How Are Joint Accounts Treated?
This is a smart question and an area where you can maximize your protection. The DICGC treats accounts held in different capacities separately. This means a joint account is treated as a separate entity from an individual account.
The key is the order of names. An account held by 'A and B' is treated separately from an account held by 'B and A'.
Let’s look at an example to make this clear:
| Account Holder(s) | Account Type | Amount (Rupees) | Insured Amount (Rupees) |
|---|---|---|---|
| You (Individual Account) | Savings | 5,00,000 | 5,00,000 |
| You and Your Spouse (Joint) | Fixed Deposit | 5,00,000 | 5,00,000 |
| Your Spouse and You (Joint) | Recurring Deposit | 3,00,000 | 3,00,000 |
In the table above, even though all the money is in the same bank, you are protected for a total of 13 lakh rupees. Each account is considered a separate legal holding and gets its own 5 lakh rupees insurance limit.
The DICGC is a silent guardian of your money. It's a fundamental pillar that explains how banks work to maintain stability and trust.
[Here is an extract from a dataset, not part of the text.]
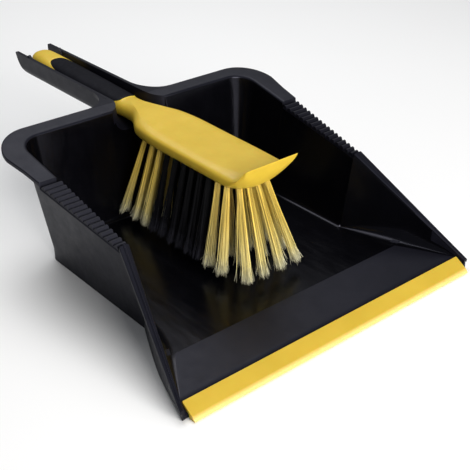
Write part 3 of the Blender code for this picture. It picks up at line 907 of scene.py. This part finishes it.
def head_stations():
    """Nose, head and neck: top depth and height, bottom depth and height, half
    width, the flat's half width, squareness of top and bottom, widest level."""
    low = HEAD_BOTTOM
    return [(0.0830, 0.1125, 0.0836, 0.1106, 0.0243, 0.0232, 6.0, 3.4, 0.86),
            (0.0834, 0.1124, 0.0852, 0.1072, 0.0249, 0.0234, 7.0, 3.4, 0.86),
            (0.0842, 0.1119, 0.0873, 0.1022, 0.0253, 0.0236, 7.0, 3.2, 0.86),
            (0.0856, 0.1108, 0.0903, 0.0968, 0.0256, 0.0232, 6.5, 2.8, 0.84),
            (0.0876, 0.1084, 0.0940, 0.0918, 0.0260, 0.0212, 4.6, 2.4, 0.80),
            (0.0902, 0.1052, 0.0985, 0.0880, 0.0262, 0.0170, 2.8, 2.2, 0.72),
            (0.0945, 0.1029, 0.1040, 0.0860, 0.0264, 0.0146, 2.5, 2.3, 0.66),
            (0.1005, 0.1020, 0.1100, low, 0.0267, 0.0150, 2.7, 2.4, 0.64),
            (0.1120, 0.1018, 0.1180, low, 0.0270, 0.0172, 3.0, 2.4, 0.64),
            (0.1350, 0.1018, 0.1350, low, 0.0271, 0.0190, 3.4, 2.4, 0.66),
            (0.1650, 0.1022, 0.1650, low, 0.0271, 0.0190, 3.4, 2.4, 0.66),
            (0.1980, 0.1030, 0.1980, low, 0.0270, 0.0188, 3.3, 2.4, 0.66),
            (0.2130, 0.1038, 0.2130, low, 0.0258, 0.0178, 3.0, 2.4, 0.64),
            (0.2220, 0.1043, 0.2220, low, 0.0246, 0.0166, 2.8, 2.4, 0.60),
            (0.2280, 0.1047, 0.2280, 0.0860, 0.0226, 0.0150, 2.6, 2.4, 0.58),
            (0.2370, 0.1052, 0.2370, 0.0872, 0.0172, 0.0118, 2.4, 2.3, 0.55),
            (0.2440, 0.1055, 0.2440, 0.0886, 0.0137, 0.0090, 2.3, 2.3, 0.50),
            (0.2510, 0.1057, 0.2510, 0.0893, 0.0120, 0.0066, 2.2, 2.3, 0.50),
            (0.2600, 0.1058, 0.2615, 0.0895, 0.0115, 0.0036, 2.2, 2.3, 0.50)]


def grip_front(t):
    """The sleeve's front edge reaches forwards on top of the handle."""
    return -GRIP_FRONT_REACH * smooth((t - 0.62) / 0.34)


def grip_back(t):
    """Its back edge ends in a point on top and recedes down both sides."""
    return mix(GRIP_BACK_SIDE, GRIP_BACK_TOP, smooth((t - 0.55) / 0.48))


def neck_rings():
    """Behind the head the sections bend to meet the sleeve's curved edge."""
    rings = []
    for d, half, rise, flat, share in ((0.2720, 0.0118, 0.0080, 0.0020, 0.3),
                                       (0.2800, 0.0122, 0.0081, 0.0012, 0.6),
                                       (0.2860, 0.0129, 0.0083, 0.0006, 0.9)):
        rings.append(brush_ring(handle_station(d, half, rise, flat),
                                lambda x, t, s=share: s * grip_front(t)))
    return rings


def grip_rings(inset, share_low=0.0, share_high=1.0, steps=16):
    """Sections of the handle between the sleeve's two curved edges."""
    rings = []
    for i in range(steps + 1):
        s = mix(share_low, share_high, i / steps)
        d = mix(GRIP_D0, GRIP_D1, s)
        belly = BELLY * math.sin(math.pi * s)
        station = handle_station(d, HANDLE_HALF - inset - BELLY + belly,
                                 HANDLE_RISE - inset - BELLY / 2 + 0.5 * belly)
        rings.append(brush_ring(station, lambda x, t, s=s: mix(grip_front(t), grip_back(t), s)))
    return rings


def end_rings():
    """The handle behind the sleeve and its round end."""
    rings = []
    for d, half, rise, share in ((0.3875, 0.0131, 0.0085, 0.85), (0.3930, 0.0130, 0.0087, 0.5),
                                 (0.3990, 0.0128, 0.0089, 0.2), (0.4050, 0.0123, 0.0090, 0.0)):
        rings.append(brush_ring(handle_station(d, half, rise),
                                lambda x, t, s=share: s * grip_back(t)))
    steps = 12
    for i in range(1, steps + 1):
        a = math.radians(88 * i / steps)
        d = HANDLE_END_D - DOME * (1 - math.sin(a))
        rings.append(brush_ring(handle_station(d, DOME_HALF * math.cos(a),
                                               DOME_RISE * math.cos(a))))
    return rings


def nose_sweep(station):
    """Below the lip the nose's two sides turn back into the head's sides."""
    bottom_d, half = station[2], station[4]
    fade_in = smooth((bottom_d - 0.083) / 0.020)
    fade_out = smooth((0.122 - bottom_d) / 0.018)
    share = NOSE_SWEEP * fade_out * fade_in
    return lambda x, t: share * abs(x / half) ** 2.5 * (1 - t)


def make_brush_body():
    rings = [brush_ring(station, nose_sweep(station)) for station in through(head_stations(), 5)]
    rings += neck_rings()
    shoulders = grip_rings(0.0)
    rings += [shoulders[0], *grip_rings(SLEEVE), shoulders[-1]]
    rings += end_rings()
    brush = ring_loft("brush_moulding", rings, sharp=24.0)
    brush.data.materials.append(brush_yellow())
    level_normals(brush)
    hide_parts("brush_body")
    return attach(brush, "brush")


def make_grip():
    """A closed sleeve: out along the outside and back along the inside."""
    rim = 0.004
    ends = grip_rings(SLEEVE_ROUND, rim, 1 - rim, 1)
    outside = [ends[0], *grip_rings(-SLEEVE_PROUD, 2 * rim, 1 - 2 * rim, 28), ends[-1]]
    inside = grip_rings(SLEEVE - SLEEVE_CLEAR, rim, 1 - rim, 8)
    grip = ring_loft("grip_soft_sleeve", outside + inside[::-1], closed=True, sharp=40.0)
    grip.data.materials.append(grip_black())
    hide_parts("grip_sleeve")
    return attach(grip, "brush")


# ------------------------------------------------------------ the bristles ---
def tuft_ends(row, column):
    """Where a tuft leaves the head, and where the middle of its tips is."""
    d = mix(TUFT_D0, TUFT_D1, row / (TUFT_ROWS - 1))
    x = (column - (TUFT_COLUMNS - 1) / 2) * TUFT_PITCH_X
    if row == 0:
        x *= FRONT_ROW_PINCH
    lean = LEAN_BACK * math.exp((d - TUFT_D1) / LEAN_FADE)
    lean -= LEAN_FRONT * math.exp((TUFT_D0 - d) / LEAN_FADE)
    return at(x, d, HEAD_BOTTOM + TUFT_SINK), at(x * TUFT_FAN_X, d + lean, TUFT_TIP_Z)


def tube(bm, path, radii, sides, shade, alongs, layer):
    """A thin closed filament along a path; alongs gives each point's share of its length."""
    axis = (path[-1] - path[0]).normalized()
    across = axis.cross(Vector((0, 1, 0.3))).normalized()
    other = axis.cross(across)
    rings = []
    for p, r in zip(path, radii):
        ring = []
        for i in range(sides):
            a = 2 * math.pi * i / sides
            ring.append(p + across * (r * math.cos(a)) + other * (r * math.sin(a)))
        rings.append(ring)
    rows = loft(bm, rings)
    for row, along in zip(rows, alongs):
        for vert in row:
            vert[layer] = (shade, along, 0.0, 1.0)


def jitter(rng, x, y, z):
    """A small random step, spread by its own amount along each axis."""
    return Vector((rng.gauss(0, x), rng.gauss(0, y), rng.gauss(0, z)))


def add_filament(bm, layer, rng, top, tip):
    """One filament that bows a little and splits into finer ends."""
    turn = rng.uniform(0, 2 * math.pi)
    spread = math.sqrt(rng.random())
    offset = Vector((math.cos(turn), math.sin(turn), 0)) * spread
    start = top + offset * TUFT_R_TOP
    end = tip + offset * TUFT_R_TIP
    end += jitter(rng, WAVER, WAVER, WAVER_Z)
    if rng.random() < STRAY_SHARE:
        end += Vector((rng.gauss(0, STRAY), rng.gauss(0, STRAY), STRAY_RISE))
    bow = Vector((rng.gauss(0, BOW), rng.gauss(0, BOW), 0)) - offset * BOW
    split_at = rng.uniform(SPLIT_FROM, SPLIT_TO)
    alongs = [0.0, 0.3, 0.6, split_at]
    path = [mix(start, end, t) + bow * (4 * t * (1 - t)) for t in alongs]
    shade = rng.random()
    radius = FILAMENT_R * rng.uniform(0.85, 1.15)
    tube(bm, path, [radius, radius, radius, radius * 0.8], 4, shade, alongs, layer)
    for _ in range(SPLITS):
        fray = jitter(rng, FRAY, FRAY, FRAY)
        tube(bm, [path[-1], mix(path[-1], end, 0.5) + fray * 0.4, end + fray],
             [SPLIT_R * 1.3, SPLIT_R, SPLIT_R * 0.6], 3, shade,
             [split_at, 0.5 + 0.5 * split_at, 1.0], layer)


def make_tuft(row, column, surface):
    """A bundle of filaments, drawn from a seed of its own."""
    rng = random.Random(101 * row + column)
    top, tip = tuft_ends(row, column)
    bm = bmesh.new()
    layer = bm.verts.layers.float_color.new("filament")
    for _ in range(FILAMENTS):
        add_filament(bm, layer, rng, top, tip)
    tuft = mesh_piece(f"bristles_{row + 1:02d}_{column + 1}", bm, sharp=70.0)
    tuft.data.materials.append(surface)
    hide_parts(f"tuft_{row + 1:02d}_{column + 1}")
    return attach(tuft, "brush")


def make_tufts():
    """Three yellow rows at each end and black ones between."""
    yellow = filament_material("bristle_yellow", (0.84, 0.60, 0.09), (0.90, 0.68, 0.14),
                               (0.94, 0.80, 0.30), (0.97, 0.93, 0.66), 0.34, 0.55)
    black = filament_material("bristle_black", (0.0015, 0.0015, 0.0025), (0.002, 0.002, 0.0035),
                              (0.006, 0.006, 0.009), (0.050, 0.050, 0.065), 0.50, 0.12)
    for row in range(TUFT_ROWS):
        is_yellow = row < YELLOW_ROWS or row >= TUFT_ROWS - YELLOW_ROWS
        for column in range(TUFT_COLUMNS):
            make_tuft(row, column, yellow if is_yellow else black)


# ------------------------------------------------------------- the studio ---
def make_floor():
    """A wide pale floor, a hair below the object's feet."""
    bm = bmesh.new()
    bmesh.ops.create_grid(bm, x_segments=2, y_segments=2, size=4.0)
    floor = mesh_piece("studio_floor", bm)
    floor.location.z = -2 * HAIR
    made, tree, shader = shader_material("studio_white", Roughness=0.7)
    colour = ramp(tree, noise(tree, 3.0), (0.0, (0.95, 0.95, 0.95)), (1.0, (0.97, 0.97, 0.97)))
    tree.links.new(colour, shader.inputs["Base Color"])
    floor.data.materials.append(made)


def make_light(name, place_at, aim, size, power, colour=(1, 1, 1)):
    """A rectangular soft light that faces aim."""
    data = bpy.data.lights.new(name, "AREA")
    data.shape = "RECTANGLE"
    data.size, data.size_y = size
    data.energy = power
    data.color = colour
    light = bpy.data.objects.new(name, data)
    bpy.context.scene.collection.objects.link(light)
    light.location = place_at
    light.rotation_euler = (Vector(aim) - Vector(place_at)).to_track_quat("-Z", "Y").to_euler()


def make_studio():
    """Pale surroundings, a large light above the back and a lower one in front."""
    world = bpy.data.worlds.new("studio")
    bpy.context.scene.world = world
    world.use_nodes = True
    sky = world.node_tree.nodes["Background"]
    sky.inputs["Color"].default_value = (0.93, 0.96, 1.0, 1.0)
    sky.inputs["Strength"].default_value = 0.20
    make_light("back_box", (0.28, 0.50, 1.35), (0, 0, 0.05), (1.1, 1.1), 14.5)
    make_light("front_box", (-0.10, -1.45, 0.55), (0, 0, 0.05), (1.0, 0.7), 25.0,
               (1.0, 0.98, 0.95))
    bpy.context.scene.view_settings.view_transform = "Standard"


def make_camera():
    data = bpy.data.cameras.new("camera")
    data.sensor_width = 36.0
    data.lens = 72.8
    data.clip_start, data.clip_end = 0.01, 50.0
    camera = bpy.data.objects.new("camera", data)
    bpy.context.scene.collection.objects.link(camera)
    camera.location = (-0.4233, -0.5907, 0.4131)
    azimuth, elevation = -40.14, 30.11
    camera.rotation_euler = (math.radians(90 - elevation), 0, math.radians(azimuth))
    bpy.context.scene.camera = camera


make_camera()
make_pan()
make_lip()
make_brush_body()
make_grip()
make_tufts()
make_floor()
make_studio()

bpy.context.view_layer.update()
Knowing that this powerful protection exists allows you to save and invest with confidence, knowing your capital is secure up to the defined limit.
Frequently Asked Questions
- Do I have to pay for DICGC insurance?
- No, you do not have to pay any premium for DICGC insurance. The bank where you have your account pays a premium to the DICGC to insure all eligible deposits.
- What is the maximum amount covered by DICGC?
- The DICGC insures bank deposits up to a maximum of 5 lakh rupees per depositor, per bank. This limit includes both the principal amount and any accrued interest.
- Are fixed deposits (FDs) covered by DICGC?
- Yes, fixed deposits (FDs) are covered by DICGC insurance, along with savings accounts, current accounts, and recurring deposits (RDs).
- How are joint accounts treated under DICGC?
- Joint accounts are treated as a separate entity from individual accounts. Each joint account with a different order of names (e.g., 'A & B' vs. 'B & A') is insured separately up to the 5 lakh rupees limit.